The Biden administration could be done with its rewrite of Trump-era Endangered Species Act rules by May 2024, an official noted in an update for a federal judge overseeing a crucial legal challenge.
Samuel Rauch III, NOAA Fisheries’ deputy assistant administrator for regulatory affairs, stated that he had previously estimated the final ESA rule changes could be published two years after the judge rules on the lawsuit, first filed in 2019. Now, he says definitively that the final rule changes could be done by May 2024.
“Since my [earlier estimate] was filed, the Services have been further examining and clarifying an anticipated timeline for a rulemaking to propose revisions to the 2019 rules,” Rauch wrote in the administration’s most recent legal filing.
NOAA Fisheries and the Fish and Wildlife Service are jointly working on the revised ESA rules, which cover complex issues including the designation of critical habitat and different protection levels for threatened as opposed to endangered species.
At the same time, Rauch cautioned in his declaration filed Oct. 14 in the U.S. District Court for the Northern District of California that the “anticipated timeline may need to be lengthened” depending on the judge’s future rulings.
The immediate legal question is not whether the Trump ESA rules will change.

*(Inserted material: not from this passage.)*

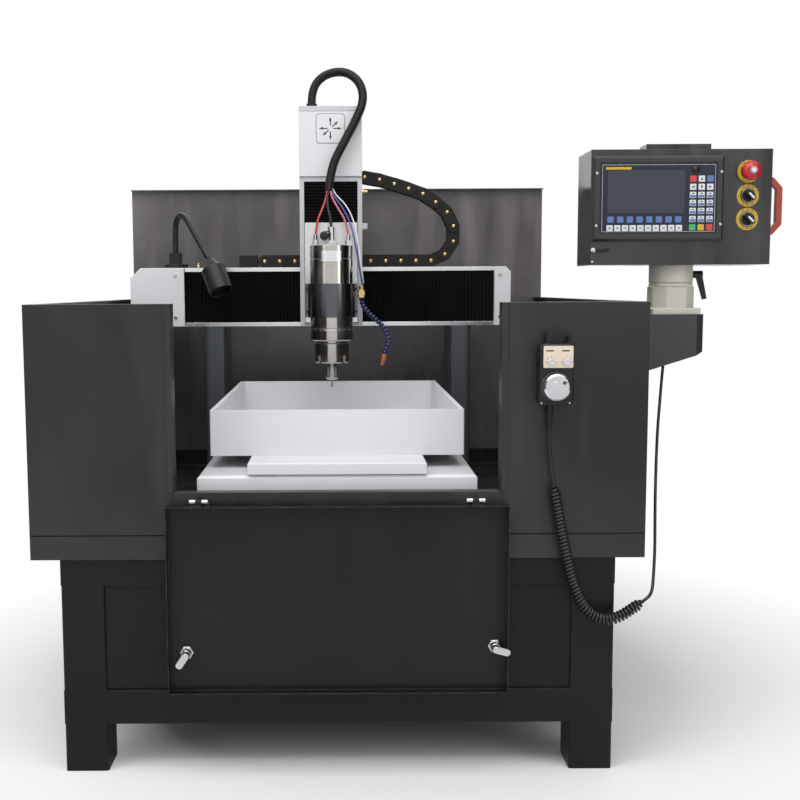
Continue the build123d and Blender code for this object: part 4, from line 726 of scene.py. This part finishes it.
# %% Bezel screws and socket cover
UNIT_Y, PANEL_Y = 176.0, 185.0
screws = [bolt("screw", (x, UNIT_Y, z), 3.0, 2.0)
          for x, z in ((513.2, 1140), (513.2, 1038), (758, 1142), (758, 1040))]
fitted(joined("bezel_screws", screws), "console", "chrome")
socket_profile = [(7.5, 0), (7.5, 2.5), (6.8, 3.1), (3.4, 3.1), (3.2, 3.6)]
fitted(turned("socket_cover", (707.4, FILM_FACE, 1146.7), socket_profile),
       "console", "black_plastic")
print("bezel screws", len(screws))

# %% Rings behind the switches, and the small lock
SWITCH_X, STOP_Z, KNOB_ZS = 814.0, 1143.0, (1096.0, 1050.0)
RING_THICK, RING_MIDDLE = 1.2, 18.6
rings = [collar("ring", (SWITCH_X, PANEL_Y, z), 15.0, 22.0, RING_THICK) for z in (STOP_Z, *KNOB_ZS)]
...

The Biden administration has already committed to making changes. Rather, the question is what happens to the Trump rules in the meantime.
In July, U.S. District Judge Jon Tigar sided with the environmentalists and vacated Trump’s ESA rule changes, meaning they would no longer be in effect while the Biden administration undertakes its revisions (E&E News PM, July 5).
“Here, the Services themselves concede that they have substantial concerns with the 2019 ESA Rules, both with respect to certain substantive provisions as well as certain procedures that were utilized in promulgating these regulatory revisions,” Tigar wrote.
An Obama administration appointee, Tigar noted that the agencies’ chief argument was that vacating the rules would cause confusion among the public, other agencies and stakeholders.
“But, as the Services themselves explain many times, leaving the regulations in place will cause equal or greater confusion, given the flaws in the drafting and promulgation of those regulations,” Tigar wrote.
Thirteen conservative-led states, the American Farm Bureau Federation, the American Petroleum Institute and other intervenors then asked the 9th U.S. Circuit Court of Appeals to keep the Trump rules in effect until a final ruling on an appeal.
In a court filing after the judge’s ruling, the conservative states and allied farm and energy organizations declared that vacating the Trump rules at this point, without a ruling on the underlying merits, “is like asking a surgeon to weigh the pros and cons of amputating a gangenous leg without first determining that the leg is infected with gangrene.”
In September, a three-judge appeals court panel ruled that Tigar had “clearly erred in vacating the 2019 rules without ruling on their legal validity.”
One of the Trump administration’s rules covered how FWS and NOAA Fisheries designate listed species’ critical habitat. Another eliminated FWS’s former policy of automatically extending to threatened species the protections against “take” that the law automatically provides for endangered species (Greenwire, Sept. 4, 2020).
A third rule changed how FWS and NOAA Fisheries work with federal agencies to prevent proposed agency actions that could harm listed species or their critical habitat.
The Biden administration agreed last December to redo the three rules in response to a lawsuit filed by Earthjustice on behalf of the Center for Biological Diversity, Defenders of Wildlife, the Sierra Club, the Natural Resources Defense Council, the National Parks Conservation Association, WildEarth Guardians and the Humane Society of the United States.
Earthjustice, which is representing the environmental groups, asked Tigar to amend his July ruling to consider some or all of the merits of the lawsuit.